Please see the attachment.

Author Response File: Author Response.pdf

 

Reviewer 4 Report

This paper presents a method for an incremental improvement on the remote acoustic monitoring of the mechanical components of a nuclear plant. It is well structured and clearly outlines the method used to improve on the monitoring in the presence of ambient noise. In addition to the comments made on the attached annotated PDF file, I suggest the following:

 * "Data fusion" is used in the manuscript without and explanation of what it is. There are many ways to fuse together different data or data types, and it would be useful to briefly explain how data fusion is applied in the references cited, and whether the authors believe that the method presented also qualifies as a data fusion exemple. 

* The text mentions four cooling towers, supposedly each with their own fan.

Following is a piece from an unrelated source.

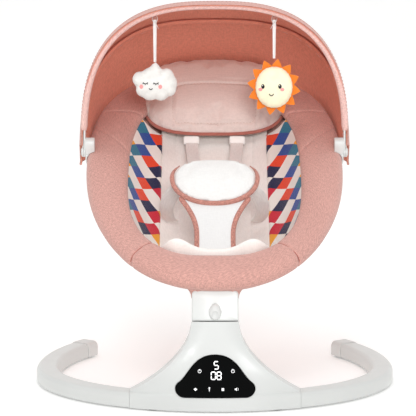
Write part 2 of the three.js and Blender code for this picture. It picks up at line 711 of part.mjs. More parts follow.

However, Table 1 lists a single distance to the colling towers. It would be useful to provide a sketch of the map of the layout, with the location of the fan or fans, the Smartphones, and the HFIR facility. 

* The discussion would benefit from an explanation of why the pumps inside the HFIR do not seem to provide a large enough acoustic signal to be monitored, contrary to the fan in the cooling towers. It would also be useful to mention any other technology which might help (or not) with their remote monitoring.  

* The discussion or conclusion would benefit from suggestions for the next steps to enhance the method or bring it closer to operational implementation. 

Comments for author File: Comments.pdf

 

Author Response

Please see the attachment.

Author Response File: Author Response.pdf

 

Round 2

Reviewer 1 Report

Some Figure numbers like Figure 5 are deleted as well. Need to check and restore the figure numbers. 

 

Reviewer 2 Report

My comments have been addressed; I recommend accepting for publication.